Stat Counter is a unique site that tracks all you lovely visitors to my site. Worry not, other than the most rudimentary of info, I know nothing about you. Or so I'd like you to think! Of course I'm joking. The site actually does a great job of recording visitors that have come via any google searches. One particular search caught my attention - 'Expat fear in Bermuda'. Now while I'm apt to steer clear of any posts of a political nature, it's not due to expat fear but more so a precautionary measure. I have to say the general feeling due to a few incidents, freedom of speech is becoming somewhat of an issue among expats here in Bermuda. But I think that's just expat life, no matter what. Unless you're in Canada. You can say anything you want & we'll still be polite about. It's the Canadian way!

However, to give you an idea of what goes on in the political arena in Bermuda, I did stumble upon some very well written blogs by the island's very own. Sensitive issues like race discrimination, expats vs locals, Bermuda's politicians & their policies both proposed & implemented make for very interesting posts. A list has been compiled below & also appears on the left under OTHER BERMUDA BLOGS. Happy reading!

Wednesday, June 06, 2007

bermuda's list

I don't know who made this list up but I stumbled upon it & it's too funny not to share.

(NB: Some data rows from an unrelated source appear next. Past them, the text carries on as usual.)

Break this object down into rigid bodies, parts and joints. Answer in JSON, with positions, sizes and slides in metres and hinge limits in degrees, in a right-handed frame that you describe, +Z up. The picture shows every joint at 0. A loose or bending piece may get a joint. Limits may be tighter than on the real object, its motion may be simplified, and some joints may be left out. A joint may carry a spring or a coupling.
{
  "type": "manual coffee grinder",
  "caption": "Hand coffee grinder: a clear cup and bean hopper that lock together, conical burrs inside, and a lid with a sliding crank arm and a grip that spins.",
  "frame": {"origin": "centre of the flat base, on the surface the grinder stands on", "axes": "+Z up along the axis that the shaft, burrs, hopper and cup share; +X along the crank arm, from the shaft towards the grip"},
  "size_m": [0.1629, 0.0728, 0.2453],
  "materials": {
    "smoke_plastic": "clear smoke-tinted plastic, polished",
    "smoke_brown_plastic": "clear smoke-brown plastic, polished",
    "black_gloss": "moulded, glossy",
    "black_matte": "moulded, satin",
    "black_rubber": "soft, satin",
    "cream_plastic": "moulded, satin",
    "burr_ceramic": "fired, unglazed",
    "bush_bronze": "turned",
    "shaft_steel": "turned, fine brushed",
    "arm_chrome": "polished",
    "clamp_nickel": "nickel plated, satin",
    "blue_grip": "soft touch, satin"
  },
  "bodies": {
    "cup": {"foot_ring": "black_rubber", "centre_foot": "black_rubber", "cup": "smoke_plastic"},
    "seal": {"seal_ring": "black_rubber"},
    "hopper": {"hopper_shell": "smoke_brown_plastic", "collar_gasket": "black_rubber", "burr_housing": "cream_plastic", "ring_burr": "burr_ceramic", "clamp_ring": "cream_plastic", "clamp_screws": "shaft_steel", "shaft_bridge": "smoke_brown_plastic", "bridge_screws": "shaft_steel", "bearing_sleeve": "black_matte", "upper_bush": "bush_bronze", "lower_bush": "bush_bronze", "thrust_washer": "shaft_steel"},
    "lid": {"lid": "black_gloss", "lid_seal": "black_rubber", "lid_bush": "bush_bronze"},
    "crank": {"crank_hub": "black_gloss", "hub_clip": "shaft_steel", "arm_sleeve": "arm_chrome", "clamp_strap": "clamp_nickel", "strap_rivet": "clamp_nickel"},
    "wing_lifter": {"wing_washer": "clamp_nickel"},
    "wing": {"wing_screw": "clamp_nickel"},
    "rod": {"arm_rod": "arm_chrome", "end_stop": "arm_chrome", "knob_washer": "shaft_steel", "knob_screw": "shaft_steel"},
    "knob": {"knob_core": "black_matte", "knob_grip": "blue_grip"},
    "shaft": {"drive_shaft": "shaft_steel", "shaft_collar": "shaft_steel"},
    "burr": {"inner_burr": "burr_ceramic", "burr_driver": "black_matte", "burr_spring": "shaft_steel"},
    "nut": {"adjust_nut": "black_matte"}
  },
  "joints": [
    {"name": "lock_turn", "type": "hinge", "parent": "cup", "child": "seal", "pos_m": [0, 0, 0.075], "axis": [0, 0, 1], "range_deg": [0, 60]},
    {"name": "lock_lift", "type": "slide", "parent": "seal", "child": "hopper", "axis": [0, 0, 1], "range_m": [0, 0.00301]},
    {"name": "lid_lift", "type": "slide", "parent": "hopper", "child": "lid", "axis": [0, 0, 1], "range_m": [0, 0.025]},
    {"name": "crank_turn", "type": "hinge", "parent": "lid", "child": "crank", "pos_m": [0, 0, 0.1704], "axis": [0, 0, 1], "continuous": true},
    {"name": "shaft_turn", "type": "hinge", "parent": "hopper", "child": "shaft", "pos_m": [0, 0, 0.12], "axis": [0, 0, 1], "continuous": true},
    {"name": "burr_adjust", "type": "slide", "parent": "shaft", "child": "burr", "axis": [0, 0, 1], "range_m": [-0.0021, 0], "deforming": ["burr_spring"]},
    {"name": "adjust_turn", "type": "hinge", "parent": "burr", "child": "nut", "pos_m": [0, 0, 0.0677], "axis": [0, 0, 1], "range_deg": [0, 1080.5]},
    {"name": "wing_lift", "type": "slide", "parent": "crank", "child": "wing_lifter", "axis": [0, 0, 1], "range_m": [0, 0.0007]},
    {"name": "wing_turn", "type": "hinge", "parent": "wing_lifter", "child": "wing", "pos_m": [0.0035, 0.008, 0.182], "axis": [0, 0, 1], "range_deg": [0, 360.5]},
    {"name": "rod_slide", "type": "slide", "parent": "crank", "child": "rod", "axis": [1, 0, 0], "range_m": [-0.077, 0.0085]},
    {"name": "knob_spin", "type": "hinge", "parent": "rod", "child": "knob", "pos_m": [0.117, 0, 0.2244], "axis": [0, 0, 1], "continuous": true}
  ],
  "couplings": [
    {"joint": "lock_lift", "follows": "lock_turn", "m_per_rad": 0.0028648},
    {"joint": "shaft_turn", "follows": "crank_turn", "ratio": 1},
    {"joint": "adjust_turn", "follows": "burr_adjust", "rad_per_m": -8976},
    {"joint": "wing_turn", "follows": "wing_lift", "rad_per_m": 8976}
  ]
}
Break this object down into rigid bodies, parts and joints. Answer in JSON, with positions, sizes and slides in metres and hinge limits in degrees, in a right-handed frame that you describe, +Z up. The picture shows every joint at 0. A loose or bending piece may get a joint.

My favourites are the ones in bold

YOU KNOW YOU’RE BERMUDIAN WHEN...

  • You know that Ginger Beer is much better than Ginger Ale
  • You say “inna?” after almost every sentence
  • You know the deeper meaning of “Johnny Barnes for Premier”
  • Homegrown is your favorite live act
  • You’ve pondered why we have two roads called “Middle”
  • You know the difference between Hamilton and Hamilton Parish
  • You know people with names like Trimingham, Bean, Trott, King, Ming, Ratteray, Foggo, Minors, Furbert, Talbot, Lightbourne, Gosling, Tucker, Dill, Tuzo, Simons, Simmons, Gibbons, Conyers, Crisson, Fox, Lambe, and Ray.
  • You know the difference between a Bermudian and a St. David’s Islander
  • You like the taste of alcohol
  • You have an “Ace Boy” or “Ace Gurl”
  • you have been called “Hamma” or “Bird” by a senior citizen
  • You have used the word round-a-bout when giving directions
  • Your house has a name
  • You’ve seen a purple house
  • You know the location of the world’s smallest Draw Bridge
  • 30 minutes in a car is a stretch!
  • Every land line phone number you know begins with 2
  • You’ve only ever bought gas from Shell or Esso
  • You know the significance of the colours “Blue n Blue” and “Red n Blue”
  • You use a car horn to say hello
  • Even your grandmother drives over the speed limit
  • You fully understand the difference between Town and Country
  • You know 90% of your country’s population
  • Instead of Tipsy, Drunk, and Pissed; you say Half-Hot, Shree-Quartas, and Full Hot
  • You have ever bought a Christmas tree, shirt, fish, or lobster out of a truck on the side of the road
  • You know that Sunkist came in five flavours
  • You consider Suzanne Holzhouser a celebrity
  • You have survived both droughts of water and Corona
  • There is a certain shade of blue that will always be burned in your memory as “Four Star Pizza Blue”
  • Makin Waves, Four Star Pizza, Lindo’s, The Market Place, and Mr. Chicken are major corporations
  • Dark n stormy isn’t just a term to describe the weather
  • You’ve been drinking since you could hold a bottle
  • It's not summer for you until the cruise ships block the view of the harbour
  • You don’t swim until 24th may (at the earliest)
  • You can say ‘yes der lova’ to a guy and its not gay at all
  • You understand the difference between “Mix” and “Straight”
  • You can make de nip on de rodent… and know what that means
  • you can parallel park in 5 seconds flat - because otherwise guys would yell “You’re some sort a fossy?”
  • The “Wildcat” is the closest you’ve ever come to a roller coaster
  • Harbour Road is your Route 66
  • There’s not enough radio stations to fill the preset buttons on your car stereo
  • You’ve been ripped off by Leisure Time at least once
  • You can identify a tourist without even talking to them
  • You can wear pink shorts with knee socks and still feel manly
  • You know that “up” is west and “down” is east
  • You’ve lived through at least one hurricane and therefore the names Felix, Emily, Fabian, and Florence all have a deeper meaning to you
  • Hurricanes are your Snow Days
  • You don’t trust indicators on bikes cause you know di bye jus’ forgot to shut it off
  • You have the ability to string sets of words into multi-syllabic masterpeices such as “duneinvorrywiffit”
  • You replace ur v’s with ur w’s and vice versa (vacuum is prounoced wacuum and volleyball is wolleyball)
  • You know Sonny
  • You’ve risked your life climbing a weak tree that’s in someone else’s yard to reach that juicy loquat
  • You have no friends, but ya got plenty much mates, mate!
  • Every cell number you know begins with 3, 5, or 7
  • "The Beach” has two definitions
  • The closest you’ve ever been to Africa is Cafe Cairo
  • You break ya neck just to watch the Ambulance or Police Car go past you
  • You slow down or stop to help at car accident scenes
  • That cockroach was as good as dead, but then that son of a bitch started flying and u were ‘on ur horse’ and outta there
  • You’ve made the run
  • You’ve been suspended for a pre-math Dark and Stormy
  • Exercise is an affert
  • You don’t “live” anywhere, but you “stay” somewhere on di rock
  • You correct someone’s grammar but you’re both wrong.